Tuesday, January 28, 2014

Ground Rules Revisited - Hexes Again

A while back (a long while actually), I built a bunch of tables designed to create random hex maps that were not completely nonsensical. The result was Ground Rules, a web-based hex generator. I've been reworking the tables underlying the generator a bit, in hopes of putting something together that would work in a PDF format.

When I built the first set of tables I used a Fudge-dice based system, which had some interesting characteristics, but ultimately proved a bit limited. When I created the web tables I converted everything over to straight random ranges, using the code I'd written to handle the other random tables on the PBE Games site. My first step in rebuilding all this has been to go back into Excel and rebuilt the tables there so I can more easily tweak results. That part is done. It's time for some testing.

Rather than just hammer out a few maps -- I did quite a bit of that during my initial work on the project, I thought I'd do something a bit more detailed, and build a little sandbox using Ground Rules as the core mechanic for generating the terrain and features. With that in mind...

Hey, a hex map!
This is my starting map. I've decided to do two hex overlays for this project, 36-miles hexes and 6-mile hexes. The map is currently showing only the 36-mile hexes, though the key entries use the smaller versions. Ground Rules is built on six basic terrain types, plain, forest, ocean, mountain, wetland, and desert. There are variants of each, including variants that cross terrain types, which is why I've shown three colors per terrain type. I'll be trying to use darker colors for more extreme versions of the terrain category and lighter versions for lesser versions of the terrain. Using forest as an example, dark to light would be: forest, light woods, scrub. Plains would be: scrub, plains, dry plains. As you can see, terrain types are not exact.

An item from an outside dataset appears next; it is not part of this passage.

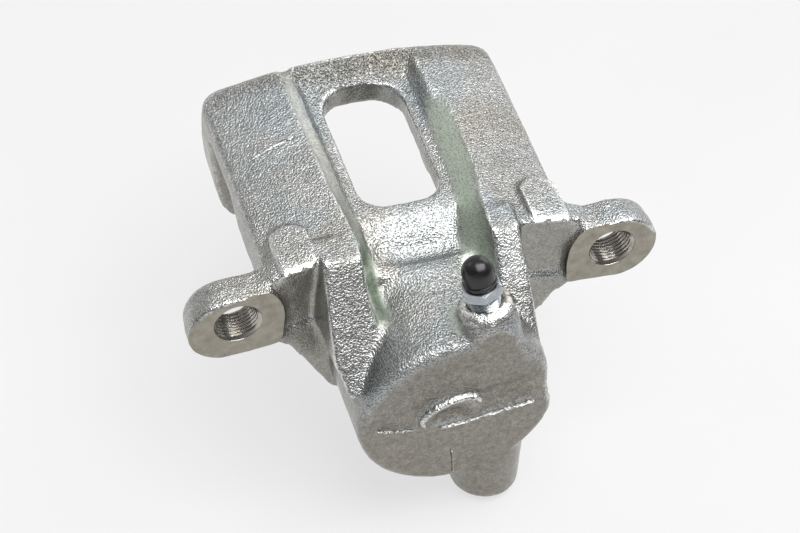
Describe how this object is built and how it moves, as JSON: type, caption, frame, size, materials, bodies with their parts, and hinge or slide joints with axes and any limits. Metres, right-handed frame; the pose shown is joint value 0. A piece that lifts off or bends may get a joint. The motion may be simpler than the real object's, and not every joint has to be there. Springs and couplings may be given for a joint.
{
  "type": "brake caliper",
  "caption": "Single-piston floating disc brake caliper: cast housing with windowed bridge, two fingers, threaded lugs, piston, seal, boot and capped bleed screw.",
  "frame": {"origin": "midway between the two guide-pin holes, on the machined faces of the lugs", "axes": "+X towards the right-hand lug, +Y along the piston's travel towards the fingers, +Z radially outward, towards the bridge's crown"},
  "size_m": [0.1455, 0.1158, 0.0998],
  "materials": {
    "zinc_plated_casting": "zinc plated as cast, machined faces satin",
    "chromed_piston": "ground and plated",
    "seal_rubber": "smooth black rubber",
    "boot_rubber": "matt black rubber",
    "spring_wire": "drawn wire",
    "zinc_plated_steel": "bright zinc plate",
    "cap_rubber": "glossy black rubber"
  },
  "bodies": {
    "housing": {"caliper_housing": "zinc_plated_casting", "piston_seal": "seal_rubber", "dust_boot": "boot_rubber", "boot_retaining_ring": "spring_wire"},
    "piston": {"piston": "chromed_piston"},
    "bleed_screw": {"bleed_screw": "zinc_plated_steel"},
    "bleed_cap": {"bleed_screw_cap": "cap_rubber"}
  },
  "joints": [
    {"name": "piston_slide", "type": "slide", "parent": "housing", "child": "piston", "axis": [0, 1, 0], "range_m": [0, 0.02], "deforming": ["dust_boot"]},
    {"name": "bleed_screw_turn", "type": "hinge", "parent": "housing", "child": "bleed_screw", "pos_m": [0.0096, -0.0214, 0.0129], "axis": [-0.186, 0.2, 0.962], "range_deg": [0, 180]},
    {"name": "bleed_cap_pull", "type": "slide", "parent": "bleed_screw", "child": "bleed_cap", "axis": [-0.186, 0.2, 0.962], "range_m": [0, 0.012]}
  ]
}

To use Ground Rules, I need to track the hex type because that's how I choose what terrain table to roll for neighboring hexes. Types are A1-A7, one per terrain type, plus A1 for a randomizer hex. These also correspond to the base terrain tables. The codes are:

  • A1 - Random
  • A2 - Ocean
  • A3 - Plain
  • A4 - Forest
  • A5 - Mountain
  • A6 - Desert
  • A7 - Wetlands

And here's the basic process:
  1. Select a terrain table using these guidelines:
    • Pick the most frequently appearing terrain code (A1-A7) from the surrounding hexes. In case of ties use the lowest value code, i.e. if there are two A4 hexes and two A2 hexes, use A2.
    • If there are no generated neighboring hexes, use code A1.
  2. Generate and record the result. Note that the actual terrain may not match the terrain type entry. There can be forest in the plain or mountains in the forests -- but hopefully no wetlands in the desert!
I'm going to use the basic rules above for the 36-mile hexes. For the 6-mile hexes, I'll be changing things up a bit. The A1 type is effectively a randomizer hex that adds some chaos to the map. Since the big hexes should be determining the overall terrain of their sub-hexes, I'll be treating any A1 hex rolled as it's parent terrain type, which should favor the parent terrain.

I've grayed out a bunch of hexes to keep focused. I may stray beyond those areas on the 36-mile hex map, but I'm going to try and stay within the indicated bounds on the 6-mile hex map. To start I've made a few choices about the kind of area I want. I know I want some coastline, mountains to the west, forests to the north, and a big swamp to the south. My base town is on a coastal plain, so I'll mark that too. Here's the resulting map.
As you can see I've stuck to the highlighted area quite well!. This looks kind of bland and boring, because there's no color yet, but it's enough to get started with Ground Rules. My next step is to start picking random hexes and establish their terrain using the process outlined above. I'll be back with the results next time.


  1. Do you have any plans for this sandbox you're rolling up?

    1. I don't at the moment. I plan on spending a fair bit of time on the map-building portion, which includes laying out some basic encounter areas and the like. I don't know how deep I'll go into individual encounters though. I may do it as a sort of gazetteer series.